Dear Lubomir
Erik and I are already working on a second book titled "Lame Gods"
following our first "The Design Way". Others on design practice and
design education are in progress as well. Most importantly we are
discovering others like yourself who are working on some of the same
ideas. The intent of the Advanced Design Institute is to link with
people like yourself to help create a culture of design that infuses an
understanding of design as a form of strategic intent among societal
institutions at large.
Harold
On Sunday, April 18, 2004, at 11:28 AM, Lubomir S. Popov wrote:
> Thanks Harold,
>
> I think you made a fine contribution regarding the need of programming
> and the reconceptualization of design. Although you imply it, I would
> like to mention again that the key concept that will bring about a new
> view on design is "(artifact) development process." It can serve as a
> unifying framework where we can see in social context the places of
> predesign (including planning and programming), design, construction,
> and evaluation.
>
> In the example with the museum (we all know what you mean) it is
> evident that the project lacked a well-developed social and
> organizational plan which lead to frivolous form-making and a social
> failure. The problem was in the facility development process, most
> probably at the stages of organizational design and facility
> programming or we can also formulated indifferent terms -- in
> functional programming.
>
> I am eager to learn more about your new ideas and hope you will inform
> us about your new publications in this regard.
>
> Regards,
>
> Lubomir
>
>
> At 10:55 AM 4/18/2004 -0700, nelsongroup wrote:
>> Dear John et. al.
>>
>> Your last post brought some thoughts together for me that began to
>> emerge when the discussion turned to design 'programming' and
>> 'predesign'. Erik Stolterman recently sent me a web site for a
>> beautiful 'visual thesaurus' with the suggestion that I search
>> 'design'. A three dimensional network of concepts and terms emerged
>> that tangentially brought to mind an evolutionary tree diagram
>> (triggered by your comments on the importance of an evolutionary
>> perspective).
>>
>> It occurred to me that our understanding of design evolves and has
>> evolved in the same way that we believe our artifacts evolve
>> including our social constructs. At the moment there are several
>> active branches in the evolutionary tree of design i.e. design as
>> craft, as an applied art and design as applied science etc.

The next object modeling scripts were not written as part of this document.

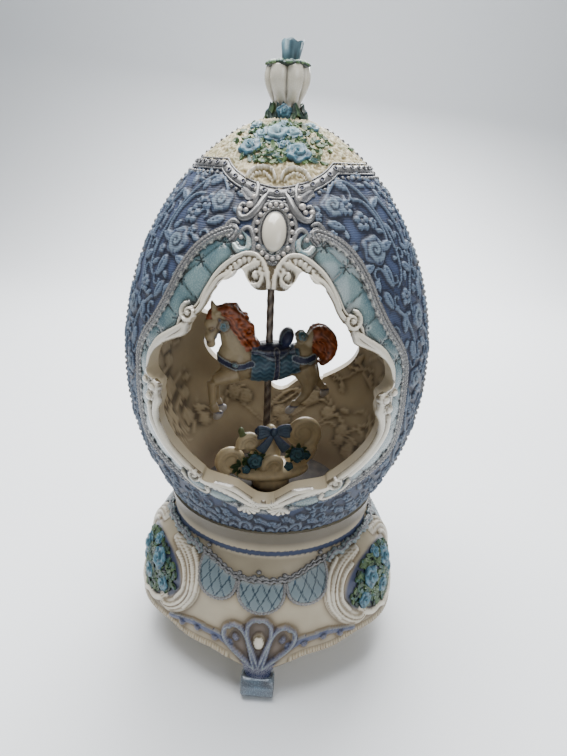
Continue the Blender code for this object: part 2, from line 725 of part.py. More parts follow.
def plinth_lumps():
    """C-scrolls, bow, roses and a round base, in the horse's frame."""
    s = PLINTH_WIDTH / PLINTH_DRAWN_WIDTH
    base = FLOOR_Z + FIT_GAP
    rim = base + PLINTH_LIFT

    def at(u, v, rise):
        return in_scene(u * s, v * s, rim + rise * s)

    def scroll(centre_u, v, centre_rise, reach, start, sweep, thick):
        points, radii = [], []
        for i in range(9):
            share = i / 8
            angle = math.radians(start + sweep * share)
            radius = reach * (1 - 0.62 * share)
            points.append(at(centre_u + radius * math.cos(angle), v, centre_rise + radius * math.sin(angle)))
            radii.append(thick * s * (1 - 0.35 * share))
        return tube(points, radii, 1)

    parts = [ball(at(2.0, 0.0, 2.6), (14.0 * s, 7.6 * s, 3.0 * s), turn=SCENE_TURN, sides=16, rings=8)]
    hub_top = at(2.0, 0.0, 2.0)
    hub_low = Vector((hub_top.x, hub_top.y, base))
    parts.append(tube([hub_low, hub_top], 7.0 * s, 3))
    parts.append(ball(at(0.0, 0.5, 9.0), (5.6 * s, 4.6 * s, 9.5 * s), turn=SCENE_TURN, sides=12, rings=8))
    parts.append(scroll(-11.8, -0.5, 7.6, 5.0, -100, -330, 2.3))
    parts.append(scroll(-5.8, -1.8, 14.2, 3.6, -150, -300, 2.0))
    parts.append(scroll(2.2, -4.6, 6.4, 3.6, 200, -290, 2.0))
    parts.append(scroll(13.0, 1.5, 15.6, 6.2, -75, 300, 2.5))
    parts.append(tube([at(8.0, 0.0, 5.0), at(14.5, 0.8, 6.5), at(17.2, 1.5, 11.0)], [3.4 * s, 3.2 * s, 2.6 * s], 1))
    parts.append(tube([at(-3.0, 0.0, 4.0), at(-9.0, -0.4, 4.4), at(-13.0, -0.5, 4.6)], [3.0 * s, 2.8 * s, 2.2 * s], 1))
    for side in (-1, 1):
        parts.append(ball(at(1.4 + side * 3.9, -4.8, 21.2), (3.4 * s, 1.5 * s, 2.5 * s), turn=SCENE_TURN, tilt=-side * 24))
        tail = [at(1.4, -5.0, 19.6), at(1.4 + side * 2.8, -5.6, 15.0), at(1.4 + side * 5.4, -5.8, 11.4)]
        parts.append(tube(tail, [1.0 * s, 1.4 * s, 1.2 * s]))
    parts.append(ball(at(1.4, -5.2, 20.2), (1.5 * s, 1.5 * s, 1.8 * s)))
    parts.append(ball(at(0.8, -2.4, 18.0), (2.6 * s, 2.6 * s, 3.4 * s)))
    outward = in_scene(0.0, -10.0, 4.0) - in_scene(0.0, 0.0, 0.0)
    parts.append(rose(at(-4.6, -6.2, 7.2), outward, 2.7 * s))
    parts.append(rose(at(10.4, -5.0, 7.8), outward, 3.0 * s, 20))
    parts.append(ball(at(-9.0, -1.6, 18.8), (1.2 * s, 1.2 * s, 1.7 * s)))
    return parts


def make_plinth(parts_in, tools_in, look):
    made = carved("scroll_plinth", plinth_lumps(), PLINTH_GRAIN, PLINTH_KEPT, parts_in)
    made.data.materials.append(look)
    low = FLOOR_Z + PLINTH_LIFT + POLE_SOCKET_RISE - FIT_GAP
    boolean(made, pole_hole("plinth_socket", low, low + PLINTH_DRAWN_WIDTH, tools_in), "DIFFERENCE")
    return made


def horse_lumps():
    """A leaping carousel horse with mane, tail, saddle and blanket, its head towards -X."""
    s = HORSE_LENGTH / HORSE_DRAWN_LENGTH
    back = EGG_BOTTOM_Z + HORSE_BACK_RISE

    def at(u, v, fall):
        return in_scene(u * s, v * s, back - fall * s)

    def limb(points, radii, resolution=1):
        return tube([at(*point) for point in points], [radius * s for radius in radii], resolution)

    def lump(u, v, fall, a, b, c, tilt=0.0):
        return ball(at(u, v, fall), (a * s, b * s, c * s), turn=SCENE_TURN, tilt=tilt, sides=12, rings=8)

    parts = [
        lump(-1.0, 0.0, 6.4, 13.0, 5.0, 6.0),
        lump(-11.0, 0.0, 6.0, 5.6, 4.8, 6.4),
        lump(11.0, 0.0, 5.6, 5.8, 5.2, 6.4),
        limb([(-9.5, 0, 5.0), (-11.4, 0, -1.0), (-13.8, 0, -7.2), (-16.6, 0, -10.8)], [6.0, 4.7, 3.6, 2.9], 2),
        limb([(-16.8, 0, -10.6), (-18.7, 0, -7.2), (-19.8, 0, -3.4), (-20.2, 0, -1.2)], [2.9, 2.7, 1.9, 1.7], 2),
        limb([(-18.3, -1.3, -11.0), (-18.8, -1.7, -14.6)], [1.1, 0.4]),
        limb([(-18.0, 1.3, -11.0), (-18.4, 1.7, -14.4)], [1.1, 0.4]),
        lump(-20.6, 0.0, -10.6, 1.5, 1.4, 2.2),
    ]
    crest = ((-17.2, -13.2, 2.0), (-14.2, -13.6, 2.3), (-11.6, -12.3, 2.5), (-9.6, -9.8, 2.5))
    crest += ((-8.2, -6.8, 2.5), (-7.4, -3.4, 2.4), (-7.2, -0.2, 2.1))
    parts += [lump(u, 0.0, fall, size, 2.0, size) for u, fall, size in crest]
    tail = ((14.2, -0.2, 2.4), (17.2, -1.8, 3.9), (19.6, 0.8, 3.2), (19.2, 4.2, 2.4), (17.0, 6.8, 1.6))
    parts += [lump(u, 0.0, fall, size, 2.3, size) for u, fall, size in tail]
    parts += [
        limb([(-11.0, -2.8, 8.6), (-15.4, -3.2, 10.0), (-19.0, -3.2, 11.2)], [3.6, 2.6, 1.9]),
        limb([(-19.0, -3.2, 11.2), (-18.8, -3.2, 15.5), (-18.5, -3.2, 19.4)], [1.8, 1.4, 1.4]),
        limb([(-18.5, -3.2, 19.4), (-17.0, -3.2, 22.4)], [1.4, 2.0]),
        limb([(-11.0, 2.8, 8.6), (-14.4, 3.2, 11.0), (-17.4, 3.2, 12.6)], [3.6, 2.6, 1.9]),
        limb([(-17.4, 3.2, 12.6), (-17.0, 3.2, 16.4), (-16.6, 3.2, 20.2)], [1.8, 1.4, 1.4]),
        limb([(-16.6, 3.2, 20.2), (-14.8, 3.2, 23.0)], [1.4, 2.0]),
        limb([(11.0, -2.8, 7.0), (14.0, -3.2, 13.4), (11.4, -3.2, 18.0)], [4.4, 2.7, 1.5]),
        limb([(11.4, -3.2, 18.0), (9.4, -3.2, 19.8), (7.4, -3.2, 21.6)], [1.5, 1.4, 2.0]),
        limb([(12.0, 2.8, 7.0), (16.0, 3.2, 12.4), (18.4, 3.2, 15.4)], [4.4, 2.7, 1.5]),
        limb([(18.4, 3.2, 15.4), (19.8, 3.2, 16.6), (21.2, 3.2, 18.2)], [1.5, 1.4, 2.0]),
        lump(0.6, 0.0, 0.6, 6.8, 4.6, 2.0),
        lump(5.6, 0.0, -2.8, 2.2, 3.6, 3.4, tilt=24),
        lump(-5.0, 0.0, -0.6, 1.8, 3.2, 1.8),
        lump(-1.4, 0.0, 5.6, 5.4, 5.9, 5.6),
        lump(10.6, 0.0, -2.6, 2.2, 2.6, 2.2),
    ]
    return parts


def make_horse(parts_in, tools_in, look):
    made = carved("carousel_horse", horse_lumps(), HORSE_GRAIN, HORSE_KEPT, parts_in)
    made.data.materials.append(look)
    back = EGG_BOTTOM_Z + HORSE_BACK_RISE
    bore = pole_hole("horse_bore", back - HORSE_LENGTH, back + HORSE_LENGTH, tools_in)
    boolean(made, bore, "DIFFERENCE")
    return made


def main():
    for old in list(bpy.data.objects):
        bpy.data.objects.remove(old)
    parts_in = bpy.data.collections.new("jewelled_egg")
    tools_in = bpy.data.collections.new("cutters_and_tools")
    bpy.context.scene.collection.children.link(parts_in)
    bpy.context.scene.collection.children.link(tools_in)
    cream = material("cream_resin", (0.72, 0.66, 0.55), 0.5)
    blue = material("blue_painted_resin", (0.22, 0.29, 0.48), 0.55)
    pearl = material("imitation_pearl", (0.85, 0.83, 0.78), 0.18)
    white = material("pearl_white_resin", (0.82, 0.79, 0.72), 0.35)
    bronze = material("dark_bronze_rod", (0.16, 0.12, 0.09), 0.4, 0.9)
    ivory = material("ivory_resin", (0.75, 0.66, 0.52), 0.5)
    make_stand(parts_in, tools_in, cream)
    make_egg(parts_in, tools_in, blue)
    make_pearl(parts_in, pearl)
    make_finial(parts_in, tools_in, white)
    make_pole(parts_in, bronze)
    make_plinth(parts_in, tools_in, cream)
    make_horse(parts_in, tools_in, ivory)


main()
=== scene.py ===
"""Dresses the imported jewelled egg: painted resin relief, set pearl, twisted pole and carousel horse.

Sizes are millimetres and turn to metres where a mesh is stored. The egg's axis is Z and its front
faces -Y. An azimuth is in degrees, 0 at the front and growing towards +X.
"""

from __future__ import annotations

import logging
import math
from collections.abc import Callable, Sequence
from dataclasses import dataclass
from enum import Enum

import bpy
import numpy as np
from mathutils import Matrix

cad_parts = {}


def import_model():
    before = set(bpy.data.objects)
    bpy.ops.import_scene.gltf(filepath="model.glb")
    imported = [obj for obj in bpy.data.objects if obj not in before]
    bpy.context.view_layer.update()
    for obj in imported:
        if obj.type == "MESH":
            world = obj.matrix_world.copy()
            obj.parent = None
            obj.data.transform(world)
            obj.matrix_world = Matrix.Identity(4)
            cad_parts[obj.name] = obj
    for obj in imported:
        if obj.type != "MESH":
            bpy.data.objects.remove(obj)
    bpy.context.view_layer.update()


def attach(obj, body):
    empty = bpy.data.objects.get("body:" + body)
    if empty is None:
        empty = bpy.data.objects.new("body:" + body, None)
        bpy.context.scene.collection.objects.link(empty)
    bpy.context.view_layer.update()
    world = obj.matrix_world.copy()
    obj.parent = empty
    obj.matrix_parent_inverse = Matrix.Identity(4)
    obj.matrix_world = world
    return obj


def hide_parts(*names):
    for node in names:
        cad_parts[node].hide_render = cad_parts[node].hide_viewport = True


LOG = logging.getLogger("jewelled_egg")
MM = 0.001


class Paint(Enum):
    """The paints on the casting, some of them painted shade or light, as sRGB hex colours."""

    PERIWINKLE = "3A4867"
    PERIWINKLE_DEEP = "2C3650"
    DRY_BLUE = "6E7F8E"
    RELIEF_BLUE = "53647D"
    LILAC_GREY = "5E5F6C"
    TURQUOISE = "5F777A"
    TURQUOISE_DEEP = "2A4C58"
    STITCH = "1C4058"
    SWAG_GREY = "65757B"
    # painted shadow that the egg casts on the stand's collar
    EGG_SHADOW_ON_COLLAR = "4C4436"
    PEARL_WHITE = "CFC8B7"
    PEARL_LIGHT = "EDE8DC"
    PEARL_SHADE = "6A5E47"
    SILVER = "5F6167"
    SILVER_SHADE = "24262E"
    CREAM = "A79B83"
    CREAM_SHADE = "8A7757"
    CAP_CREAM = "BFB38C"
    CAP_SHADE = "8C7C4E"
    TAUPE = "A99B80"
    TAUPE_SHADE = "7A6A50"
    # brown of the wash in the hollow's folds, and of the painted shade low on its wall and under the plinth
    WASH_AND_SHADE_BROWN = "4E3B28"
    # painted shade: the dark of the hollow's floor, which lies in shade
    HOLLOW_FLOOR_SHADE = "2A2018"
    ROSE_BLUE = "386A7B"
    ROSE_DEEP = "17455C"
    ROSE_PALE = "6F929C"
    LEAF = "4A6436"
    LEAF_DEEP = "18291A"
    MOSS = "6E8655"
    STUB_TEAL = "54737E"
    STUB_SHADE = "2C4652"
    VIOLET = "3B4464"
    VIOLET_DEEP = "222D55"
    MAUVE = "716359"
    BAND_BLUE = "333F5C"
    # ivory darkened to paint the shade the horse stands in inside the egg
    SHADED_IVORY = "A69779"
    IVORY_SHADE = "745C3A"
    RUST = "A84E0E"
    RUST_DEEP = "3A1406"
    NAVY = "20284A"
    BLANKET = "264B62"
    HOOF = "A6A19E"
    BRONZE = "655A52"
    BRONZE_EDGE = "9A8C7C"
    # pale plinth cream, lightened to paint the light on the plinth's front
    LIT_PLINTH_CREAM = "D8C8A6"

    @property
    def light(self) -> np.ndarray:
        """The paint in linear light."""
        return linear(self.value)


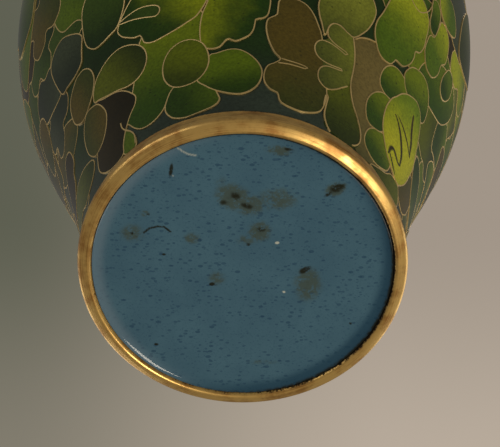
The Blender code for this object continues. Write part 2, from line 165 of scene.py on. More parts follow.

For
>> example the conflation of design and science has led to the
>> development of design as a 'discipline', a subdivision of applied
>> science—a form of 'techne' (know how)—based on technical knowledge
>> formulated as method. Design as a form of 'phronesis' (know
>> why)—pragmatic knowledge—is much less developed. An important point I
>> discovered working as an architectural designer / programmer and a
>> teacher of architectural programming, was that programming does not
>> supply the 'know why', it just attempts to ground the 'know how' in
>> 'science'.
>>
>> The limits of this evolutionary branch is revealed in the example of
>> a brand new, multimillion dollar 'museum of art' recently built near
>> Seattle in the State of Washington. The building was rigorously
>> 'programmed' to be a museum and was designed by one of America's
>> leading architectural form-givers. The 'museum' was closed almost
>> immediately after opening with no certain day for reopening. The
>> problem was that the 'museum'—the cultural institution itself—had not
>> been designed and does not exist in reality. The same challenge
>> confronts other types of designers as well. For example, web
>> designers discover they need to advocate for the redesign of the
>> organizations they are tasked to represent on the web. The artifact's
>> purpose is always embedded in a larger context that is beyond the
>> scope of programming or predesign as practiced in the US. The design
>> 'problem' / 'opportunity' is often misrepresented because it is not
>> developed within this larger context.
>>
>> An emerging branch of design that myself and others are exploring
>> looks at design as a social institution at the same level as
>> 'science', 'art', and 'religion' etc. This approach reconstitutes
>> technical and pragmatic knowledge as an integrated approach to
>> inquiry and action allowing design the possibility to play a
>> strategic role in a much broader array of human intentions.
>>
>> Harold
>>
>>
>>
>> Harold G. Nelson, Ph.D., M. Arch.
>> President; Advanced Design Institute
>> www.advanceddesign.org
>
>
Harold G. Nelson, Ph.D., M. Arch.
President; Advanced Design Institute
www.advanceddesign.org
Past-President; International Society for Systems Science
www.isss.org
Affiliated faculty, Engineering, U. Wash.